If we do the other way around, we match Q* against T const&. The reference is dropped and toplevel qualifiers are ignored, and the remaining T becomes Q*. This is an exact match for the purpose of partial ordering, and thus deduction of the transformed parameter list of the second against the first candidate succeeds. Since the other direction (against the second) didn't succeed, the second candidate is more specialized than the first - and in consequence, overload resolution will prefer the second, if there would otherwise be an ambiguity.
At 13.3.3.2/3:
Standard conversion sequence S1 is a better conversion sequence than standard conversion sequence S2 if [...]
S1 is a proper subsequence of S2 (comparing the conversion sequences in the canonical form
defined by 13.3.3.1.1, excluding any Lvalue Transformation; the identity conversion sequence is considered to be a subsequence of any non-identity conversion sequence) or, if not that [...]
Then 13.3.3/1
let ICSi(F) denote the implicit conversion sequence that converts the i-th argument in the list to the type of the i-th parameter of viable function F. 13.3.3.1 defines the implicit conversion sequences and 13.3.3.2 defines what it means for one implicit conversion sequence to be a better conversion sequence or worse conversion sequence than another.
Given these definitions, a viable function F1 is defined to be a better function than another viable function F2 if for all arguments i, ICSi(F1) is not a worse conversion sequence than ICSi(F2), and then [...]
F1 and F2 are function template specializations, and the function template for F1 is more specialized than the template for F2 according to the partial ordering rules described in 14.5.5.2, or, if not that, [...]
Finally, here is the table of implicit conversions that may participate in an standard conversion sequence at 13.3.3.1.1/3.
Conversion sequences http://img259.imageshack.us/img259/851/convs.png
The full answer is quite technical.
First, string literals have char const[N] type.
Then there is an implicit conversion from char const[N] to char const*.
So both your template function match, one using reference binding, one using the implicit conversion.
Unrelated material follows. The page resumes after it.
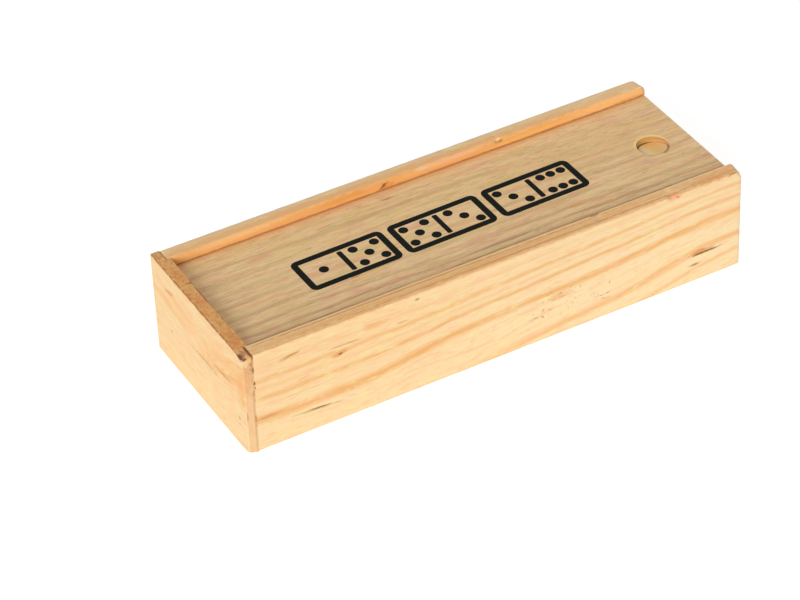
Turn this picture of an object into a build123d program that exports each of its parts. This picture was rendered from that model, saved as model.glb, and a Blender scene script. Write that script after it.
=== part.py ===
from build123d import *
import os

# Wooden box with a sliding lid, packed with a double-six set of domino tiles.
# Millimetres. The origin is the middle of the underside, +X points at the end where the
# lid slides out, +Y at the back wall and +Z up.

# Outside of the closed box
BOX_LENGTH = 145.0
BOX_WIDTH = 50.0
BOX_HEIGHT = 30.0

# Boards
SIDE_THICKNESS = 4.5
CLOSED_END_THICKNESS = 3.7
CLOSED_END_LIP = 2.5  # what its rabbets leave over the ends of the side walls
OPEN_END_THICKNESS = 4.0
BOTTOM_THICKNESS = 2.8
BOTTOM_SEAT = 2.2  # how far the bottom panel reaches under each side wall

# Lid and the grooves it runs in
LID_THICKNESS = 3.0
LID_DROP = 3.0  # from the top of the rails down to the top of the lid
LID_GROOVE_DEPTH = 2.0
LID_SIDE_CLEARANCE = 0.25
LID_END_CLEARANCE = 0.2
LID_TOP_CLEARANCE = 0.2
LID_UNDER_CLEARANCE = 0.1
LID_EXIT_CLEARANCE = 2.7  # between the box and the lid when the lid is right out

# Thumb notch: a flat-ended round cutter, plunged with its top leaning to the back
NOTCH_RADIUS = 4.3
NOTCH_TILT = 12.5
NOTCH_DEPTH = 0.8  # at the middle of the cutter
NOTCH_SETBACK = 11.0  # from the open end to the middle of the notch

# Edges
RAIL_END_RADIUS = 1.2
EASED_EDGE = 0.4
LID_EASED_EDGE = 0.3
LID_LEAD_IN = 0.5

# Domino tiles, stacked flat in columns along the box, each one crossways
TILE_COLUMNS = 7
TILE_LAYERS = 4
HIGHEST_PIPS = 6
TILE_SIDE_GAP = 0.5  # between neighbours, and to the end boards
TILE_END_GAP = 1.5  # to each side wall
TILE_HEADROOM = 1.2  # from the top layer to the lid
TILE_SIDE_SHIFT = 0.15  # how far a tile has slid from its place along the box
TILE_END_SHIFT = 0.5  # and across it
TILE_EASED_EDGE = 0.6
PIP_RADIUS = 1.45
PIP_DEPTH = 0.5
PIP_SPACING = 5.0
DIVIDER_LENGTH = 15.0
DIVIDER_WIDTH = 0.9
DIVIDER_DEPTH = 0.4

# The tiles are dealt into the box in this stride, so that each layer is mixed
DEAL_STRIDE = 11

# Where each count of pips goes on its half of a tile, in steps of PIP_SPACING
PIP_PLACES = {
    0: [],
    1: [(0, 0)],
    2: [(-1, -1), (1, 1)],
    3: [(-1, -1), (0, 0), (1, 1)],
    4: [(-1, -1), (-1, 1), (1, -1), (1, 1)],
    5: [(-1, -1), (-1, 1), (0, 0), (1, -1), (1, 1)],
    6: [(-1, -1), (-1, 0), (-1, 1), (1, -1), (1, 0), (1, 1)],
}

MATCH = 0.001  # how near an edge's middle is to the place it is picked by

# Lengthways
CLOSED_FACE = -BOX_LENGTH / 2
OPEN_FACE = BOX_LENGTH / 2
LIP_INNER = CLOSED_FACE + CLOSED_END_LIP
INSIDE_START = CLOSED_FACE + CLOSED_END_THICKNESS
INSIDE_END = OPEN_FACE - OPEN_END_THICKNESS
LID_START = LIP_INNER + LID_END_CLEARANCE
LID_LENGTH = OPEN_FACE - LID_START
LID_TRAVEL = LID_LENGTH + LID_EXIT_CLEARANCE

# Crossways, from the centre line
OUTER_FACE = BOX_WIDTH / 2
INNER_FACE = OUTER_FACE - SIDE_THICKNESS
GROOVE_WALL = INNER_FACE + LID_GROOVE_DEPTH
BOTTOM_EDGE = INNER_FACE + BOTTOM_SEAT
LID_EDGE = GROOVE_WALL - LID_SIDE_CLEARANCE

# Upwards
LID_TOP = BOX_HEIGHT - LID_DROP
LID_UNDERSIDE = LID_TOP - LID_THICKNESS
GROOVE_ROOF = LID_TOP + LID_TOP_CLEARANCE
GROOVE_FLOOR = LID_UNDERSIDE - LID_UNDER_CLEARANCE

# Tiles
TILE_WIDTH = (INSIDE_END - INSIDE_START - TILE_SIDE_GAP * (TILE_COLUMNS + 1)) / TILE_COLUMNS
TILE_LENGTH = 2 * (INNER_FACE - TILE_END_GAP)
TILE_THICKNESS = (LID_UNDERSIDE - TILE_HEADROOM - BOTTOM_THICKNESS) / TILE_LAYERS


def block(x_span, y_span, z_span):
    """A box between the two limits given along each axis, in either order."""
    spans = (x_span, y_span, z_span)
    middle = [sum(span) / 2 for span in spans]
    size = [abs(span[1] - span[0]) for span in spans]
    return Pos(*middle) * Box(*size)


def edges_along(solid, axis, **place):
    """The straight edges parallel to an axis whose middles have the given X, Y or Z."""
    found = solid.edges().filter_by(axis)
    for letter, value in place.items():
        found = found.filter_by(lambda edge: abs(getattr(edge.center(), letter) - value) < MATCH)
    return found


def side_wall(side):
    """One long board with the lid's groove and the bottom's rabbet; side is -1 or 1."""
    outer = side * OUTER_FACE
    inner = side * INNER_FACE
    length = (LIP_INNER, OPEN_FACE)
    wall = block(length, (outer, inner), (0, BOX_HEIGHT))
    wall -= block(length, (inner, side * GROOVE_WALL), (GROOVE_FLOOR, GROOVE_ROOF))
    wall -= block(length, (inner, side * BOTTOM_EDGE), (0, BOTTOM_THICKNESS))
    wall = fillet(edges_along(wall, Axis.Y, X=OPEN_FACE, Z=BOX_HEIGHT), RAIL_END_RADIUS)
    long_edges = edges_along(wall, Axis.X, Y=outer, Z=BOX_HEIGHT)
    long_edges += edges_along(wall, Axis.X, Y=inner, Z=BOX_HEIGHT)
    long_edges += edges_along(wall, Axis.X, Y=outer, Z=0)
    return fillet(long_edges, EASED_EDGE)


def end_board_closed():
    """The full-height end board: rabbeted lips outside, a body between the side walls."""
    height = (0, BOX_HEIGHT)
    lip = block((CLOSED_FACE, LIP_INNER), (-OUTER_FACE, OUTER_FACE), height)
    body = block((LIP_INNER, INSIDE_START), (-INNER_FACE, INNER_FACE), height)
    body -= block((LIP_INNER, INSIDE_START), (-INNER_FACE, INNER_FACE), (GROOVE_FLOOR, GROOVE_ROOF))
    body -= block((LIP_INNER, INSIDE_START), (-INNER_FACE, INNER_FACE), (0, BOTTOM_THICKNESS))
    board = lip + body
    edges = edges_along(board, Axis.Y, X=CLOSED_FACE)
    edges += edges_along(board, Axis.Z, X=CLOSED_FACE)
    return fillet(edges, EASED_EDGE)


def end_board_open():
    """The low end board, which stands on the bottom and lets the lid pass over it."""
    board = block((INSIDE_END, OPEN_FACE), (-INNER_FACE, INNER_FACE), (BOTTOM_THICKNESS, GROOVE_FLOOR))
    return fillet(edges_along(board, Axis.Y, X=OPEN_FACE, Z=GROOVE_FLOOR), EASED_EDGE)


def bottom_panel():
    """The thin panel let into the rabbets of the side walls and the closed end."""
    return block((LIP_INNER, OPEN_FACE), (-BOTTOM_EDGE, BOTTOM_EDGE), (0, BOTTOM_THICKNESS))


def notch_cutter():
    """The round cutter that makes the thumb notch, where it stops."""
    cutter = Cylinder(NOTCH_RADIUS, 2 * LID_THICKNESS, align=(Align.CENTER, Align.CENTER, Align.MIN))
    place = Pos(OPEN_FACE - NOTCH_SETBACK, 0, LID_TOP - NOTCH_DEPTH)
    return place * Rot(X=-NOTCH_TILT) * cutter


def lid():
    """The flat board that slides in the grooves."""
    board = block((LID_START, OPEN_FACE), (-LID_EDGE, LID_EDGE), (LID_UNDERSIDE, LID_TOP))
    board = chamfer(edges_along(board, Axis.Y, X=LID_START), LID_LEAD_IN)
    board = fillet(edges_along(board, Axis.Y, X=OPEN_FACE), LID_EASED_EDGE)
    return board - notch_cutter()


def pip_cutter():
    """A ball whose cap is as wide and deep as a pip, with its lowest point at the origin."""
    ball_radius = (PIP_RADIUS**2 + PIP_DEPTH**2) / (2 * PIP_DEPTH)
    return Pos(0, 0, ball_radius) * Sphere(ball_radius)


def blank_tile():
    """A tile with eased edges and its dividing line, standing on the origin."""
    tile = Box(TILE_WIDTH, TILE_LENGTH, TILE_THICKNESS, align=(Align.CENTER, Align.CENTER, Align.MIN))
    tile = fillet(tile.edges(), TILE_EASED_EDGE)
    divider = extrude(SlotOverall(DIVIDER_LENGTH, DIVIDER_WIDTH), DIVIDER_DEPTH)
    return tile - Pos(0, 0, TILE_THICKNESS - DIVIDER_DEPTH) * divider


def domino(blank, back_pips, front_pips):
    """A tile with its two counts of pips, one on each half."""
    cutters = []
    for half, pips in ((1, back_pips), (-1, front_pips)):
        for across, along in PIP_PLACES[pips]:
            x = across * PIP_SPACING
            y = half * TILE_LENGTH / 4 + along * PIP_SPACING
            cutters.append(Pos(x, y, TILE_THICKNESS - PIP_DEPTH) * pip_cutter())
    return blank - cutters if cutters else blank


def tile_place(number):
    """Where the tile dealt in this order stands, a little off its column's middle."""
    slot = number * DEAL_STRIDE % (TILE_COLUMNS * TILE_LAYERS)
    layer, column = divmod(slot, TILE_COLUMNS)
    pitch = TILE_WIDTH + TILE_SIDE_GAP
    x = INSIDE_START + TILE_SIDE_GAP + TILE_WIDTH / 2 + column * pitch
    x += TILE_SIDE_SHIFT * ((column + 2 * layer) % 3 - 1)
    y = TILE_END_SHIFT * ((2 * column + layer) % 5 - 2) / 2
    return Pos(x, y, BOTTOM_THICKNESS + layer * TILE_THICKNESS)


def domino_set():
    """Every tile of the set by name, in its place in the box."""
    blank = blank_tile()
    tiles = {}
    for low in range(HIGHEST_PIPS + 1):
        for high in range(low, HIGHEST_PIPS + 1):
            place = tile_place(len(tiles))
            tiles[f"tile_{low}_{high}"] = place * domino(blank, low, high)
    return tiles


def all_pieces():
    """Every piece of the box by its node name."""
    pieces = {
        "side_wall_front": side_wall(-1),
        "side_wall_back": side_wall(1),
        "end_board_closed": end_board_closed(),
        "end_board_open": end_board_open(),
        "bottom_panel": bottom_panel(),
        "lid": lid(),
    }
    pieces.update(domino_set())
    return pieces


os.makedirs("parts", exist_ok=True)
for name, piece in all_pieces().items():
    export_step(piece, f"parts/{name}.step")

print(f"tile {TILE_LENGTH:.2f} x {TILE_WIDTH:.2f} x {TILE_THICKNESS:.2f} mm")
print(f"lid {LID_LENGTH:.2f} x {2 * LID_EDGE:.2f} x {LID_THICKNESS:.2f} mm, travel {LID_TRAVEL:.2f} mm")
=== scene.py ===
"""Looks of a pine box with a sliding lid, packed with a set of domino tiles.

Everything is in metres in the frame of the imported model, and materials work in
millimetres on Object coordinates: +X is the end where the lid slides out, +Y the back
wall and +Z up.
"""

import math

import bmesh
import bpy
from bpy.props import FloatProperty, FloatVectorProperty, PointerProperty
from mathutils import Matrix, Vector


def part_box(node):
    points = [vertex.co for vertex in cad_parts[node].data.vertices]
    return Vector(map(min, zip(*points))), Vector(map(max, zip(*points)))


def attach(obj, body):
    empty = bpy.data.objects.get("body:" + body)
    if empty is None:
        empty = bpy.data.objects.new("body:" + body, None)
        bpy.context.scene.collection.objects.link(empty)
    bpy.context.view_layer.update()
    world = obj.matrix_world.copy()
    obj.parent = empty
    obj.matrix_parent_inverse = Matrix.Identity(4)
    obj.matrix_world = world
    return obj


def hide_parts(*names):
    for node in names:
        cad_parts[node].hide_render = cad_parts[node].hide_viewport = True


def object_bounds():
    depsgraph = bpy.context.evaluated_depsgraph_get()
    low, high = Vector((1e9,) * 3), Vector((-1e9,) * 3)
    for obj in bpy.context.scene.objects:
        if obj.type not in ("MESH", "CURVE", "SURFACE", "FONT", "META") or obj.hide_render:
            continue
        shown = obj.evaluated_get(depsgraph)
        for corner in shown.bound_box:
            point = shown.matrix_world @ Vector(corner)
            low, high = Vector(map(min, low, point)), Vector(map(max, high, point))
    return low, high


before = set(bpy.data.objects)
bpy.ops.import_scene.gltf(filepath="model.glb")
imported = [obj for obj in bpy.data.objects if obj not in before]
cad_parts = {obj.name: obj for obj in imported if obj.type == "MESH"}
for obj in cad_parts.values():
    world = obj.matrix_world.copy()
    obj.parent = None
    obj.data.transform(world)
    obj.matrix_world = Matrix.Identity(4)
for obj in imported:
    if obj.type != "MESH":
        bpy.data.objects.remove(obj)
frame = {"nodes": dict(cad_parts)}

bl_info = {
    "name": "Domino Storage Box",
    "version": (1, 0, 0),
    "blender": (4, 5, 0),
    "location": "View3D > Sidebar > Domino Box",
    "description": "Pine boards, printed lid, painted tiles and studio for a domino box",
    "category": "Object",
}

MM = 0.001
BOX_LOW, BOX_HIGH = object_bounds()


def corners(node):
    """The low and the high corner of a node, in millimetres."""
    return [[round(at / MM, 3) for at in corner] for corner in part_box(node)]


# Places on the boards, in millimetres
CLOSED_FACE = corners("end_board_closed")[0][0]
CLOSED_INSIDE = corners("end_board_closed")[1][0]
LIP_INNER, INNER_FACE = corners("side_wall_back")[0][:2]
OPEN_FACE, OUTER_FACE, BOX_TOP = corners("side_wall_back")[1]
BOTTOM_EDGE, BOTTOM_TOP = corners("bottom_panel")[1][1:]
LID_EDGE, LID_TOP = corners("lid")[1][1:]
GROOVE_FLOOR = corners("end_board_open")[1][2]
GROOVE_ROOF = LID_TOP + 0.2  # the lid's clearance above
GROOVE_WALL = LID_EDGE + 0.25  # and beside
NEAR = 0.01  # how far off still counts as being on a face


def linear(code):
    """The scene-linear colour of a display colour given as six hex digits."""
    shares = [int(code[i : i + 2], 16) / 255 for i in (0, 2, 4)]
    return tuple(s / 12.92 if s <= 0.04045 else ((s + 0.055) / 1.055) ** 2.4 for s in shares)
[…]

When they are alone, both your template functions are able to handle the calls, but when they are both present, we have to explain why the second foo (instantiated with T=char const[N]) is a better match than the first (instantiated with T=char). If you look at the overloading rules (as given by litb), the choice between
void foo(char const (&x)[4));
and
void foo(char const* x);
is ambigous (the rules are quite complicated but you can check by writing non template functions with such signatures and see that the compiler complains). In that case, the choice is made to the second one because that one is more specialized (again the rules for this partial ordering are complicated, but in this case it is because you can pass a char const[N] to a char const* but not a char const* to a char const[N] in the same way as void bar(char const*) is more specialized than void bar(char*) because you can pass a char* to a char const* but not vise-versa).
Based on overload resolution rules (Appendix B of C++ Templates: The Complete Guide has a good overview), string literals (const char []) are closer to T* than T&, because the compiler makes no distinction between char[] and char*, so T* is the closest match (const T* would be an exact match).
In fact, if you could add:
template<typename T>
void foo(const T[] a)
(which you can't), your compiler would tell you that this function is a redefinition of:
template<typename T>
void foo(const T* a)
Cause " " is a char*, which fits perfectly to foo(T*) function. When you remove this, the compiler will try to make it work with foo(T&), which requires you to pass reference to char array that contains the string.
Compiler can't generate one function that would receive reference to char, as you are passing whole array, so it has to dereference it.